Raw data:
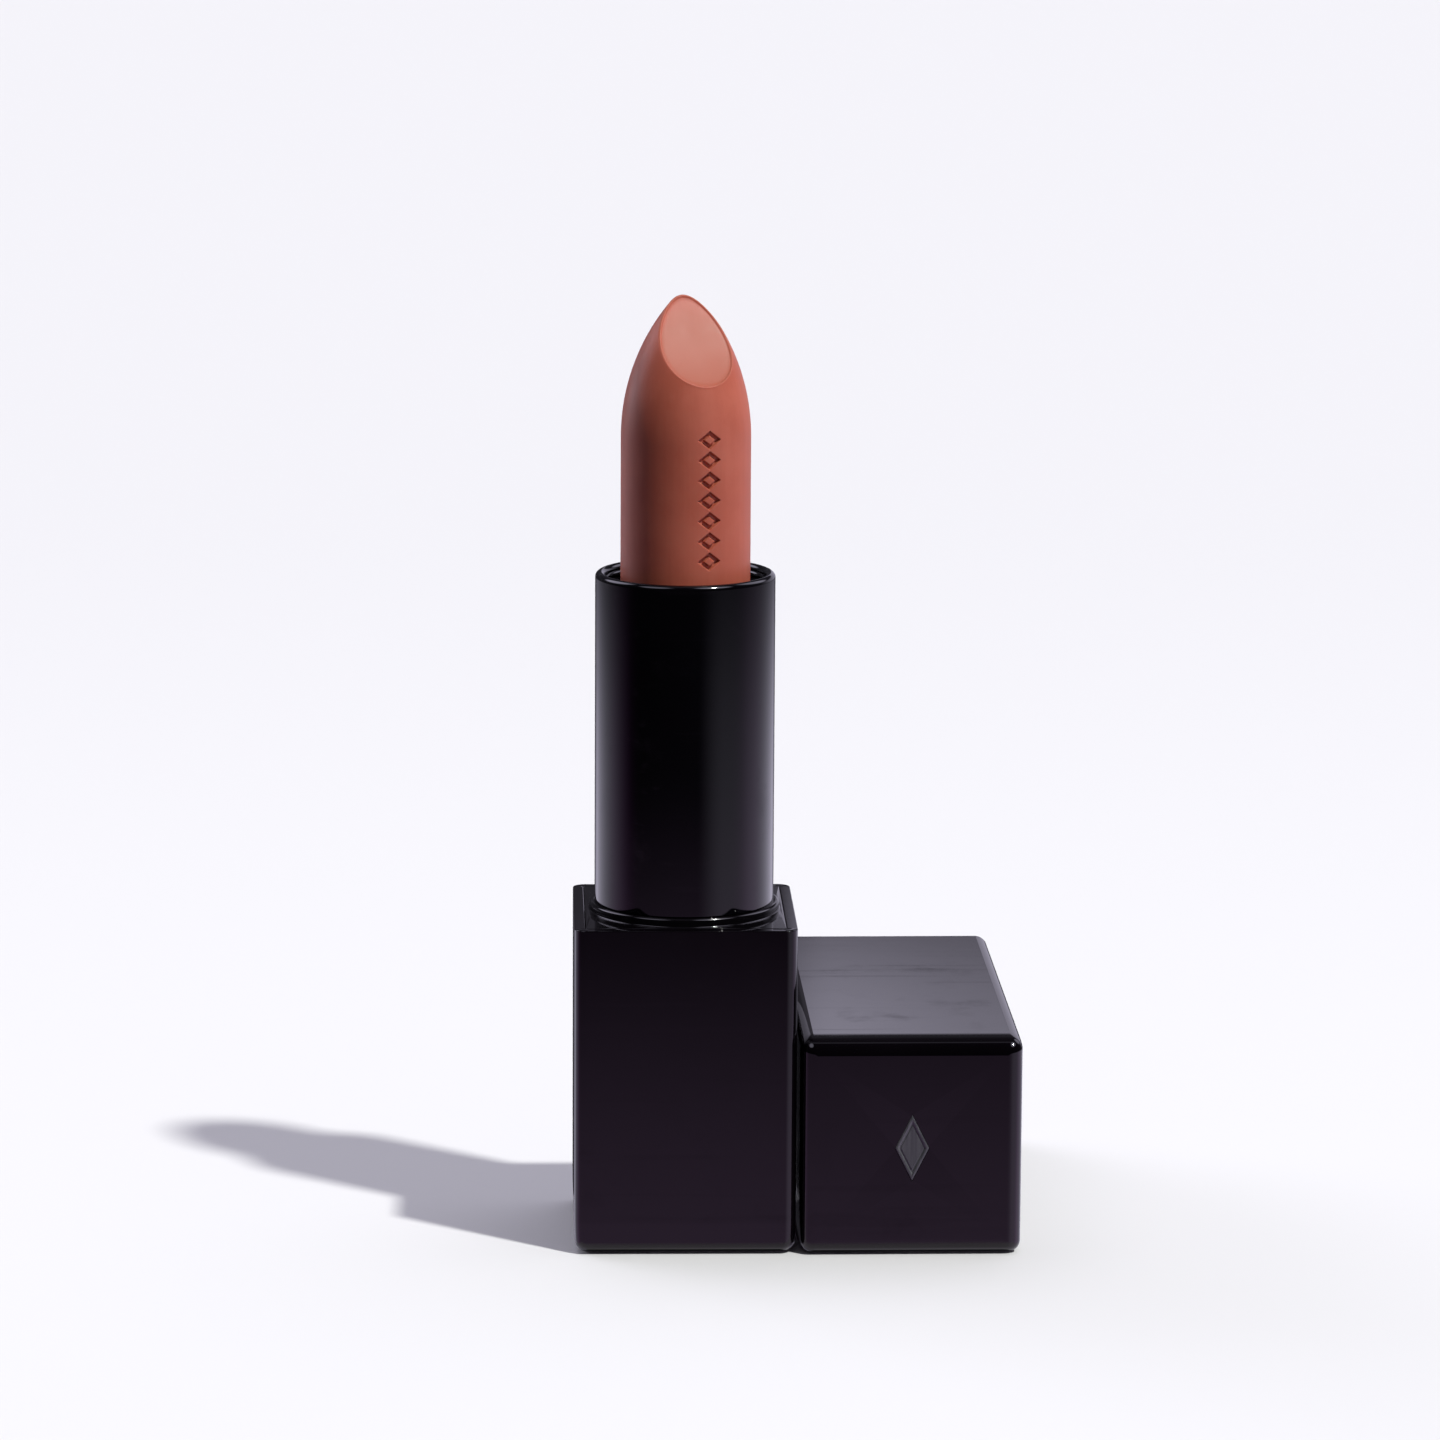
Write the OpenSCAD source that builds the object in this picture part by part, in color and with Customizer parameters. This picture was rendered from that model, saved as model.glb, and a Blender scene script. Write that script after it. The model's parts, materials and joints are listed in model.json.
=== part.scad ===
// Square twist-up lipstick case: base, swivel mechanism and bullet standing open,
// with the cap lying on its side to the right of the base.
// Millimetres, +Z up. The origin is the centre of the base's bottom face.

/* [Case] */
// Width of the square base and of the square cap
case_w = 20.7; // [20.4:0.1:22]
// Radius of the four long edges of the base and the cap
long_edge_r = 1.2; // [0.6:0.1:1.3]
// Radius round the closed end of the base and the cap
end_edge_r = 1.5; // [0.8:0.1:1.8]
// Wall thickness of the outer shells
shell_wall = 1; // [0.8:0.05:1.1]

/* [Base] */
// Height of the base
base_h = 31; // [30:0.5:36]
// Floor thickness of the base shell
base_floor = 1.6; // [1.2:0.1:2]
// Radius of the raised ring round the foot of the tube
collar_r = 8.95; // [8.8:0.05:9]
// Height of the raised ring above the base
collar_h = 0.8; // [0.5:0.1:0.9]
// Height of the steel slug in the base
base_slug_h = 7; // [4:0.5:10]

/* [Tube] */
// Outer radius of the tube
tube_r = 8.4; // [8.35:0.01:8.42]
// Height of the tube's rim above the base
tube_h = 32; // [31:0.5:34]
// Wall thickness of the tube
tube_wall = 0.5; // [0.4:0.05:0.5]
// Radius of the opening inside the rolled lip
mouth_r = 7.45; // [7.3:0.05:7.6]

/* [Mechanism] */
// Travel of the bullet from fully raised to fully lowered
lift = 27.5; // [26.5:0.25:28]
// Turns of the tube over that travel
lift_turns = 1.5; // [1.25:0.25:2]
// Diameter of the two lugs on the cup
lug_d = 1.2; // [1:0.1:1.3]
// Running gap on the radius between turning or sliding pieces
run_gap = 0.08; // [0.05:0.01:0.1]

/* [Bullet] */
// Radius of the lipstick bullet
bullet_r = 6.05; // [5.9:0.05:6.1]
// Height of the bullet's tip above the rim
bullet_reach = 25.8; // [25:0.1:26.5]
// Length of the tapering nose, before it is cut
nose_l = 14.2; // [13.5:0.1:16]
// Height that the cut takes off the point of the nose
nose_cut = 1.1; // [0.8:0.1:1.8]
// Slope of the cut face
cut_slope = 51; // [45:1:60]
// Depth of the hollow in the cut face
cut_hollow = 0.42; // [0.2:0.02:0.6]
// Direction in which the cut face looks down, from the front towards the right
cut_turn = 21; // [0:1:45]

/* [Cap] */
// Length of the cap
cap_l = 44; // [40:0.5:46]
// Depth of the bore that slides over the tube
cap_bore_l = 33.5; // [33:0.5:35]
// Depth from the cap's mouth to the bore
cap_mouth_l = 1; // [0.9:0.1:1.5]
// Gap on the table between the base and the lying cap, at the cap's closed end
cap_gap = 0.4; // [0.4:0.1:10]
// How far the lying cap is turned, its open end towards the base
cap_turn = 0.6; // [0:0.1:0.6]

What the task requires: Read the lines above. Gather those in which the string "that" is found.

Response to this task:
Write the OpenSCAD source that builds the object in this picture part by part, in color and with Customizer parameters. This picture was rendered from that model, saved as model.glb, and a Blender scene script. Write that script after it. The model's parts, materials and joints are listed in model.json.
// Turns of the tube over that travel
// Height that the cut takes off the point of the nose
// Depth of the bore that slides over the tube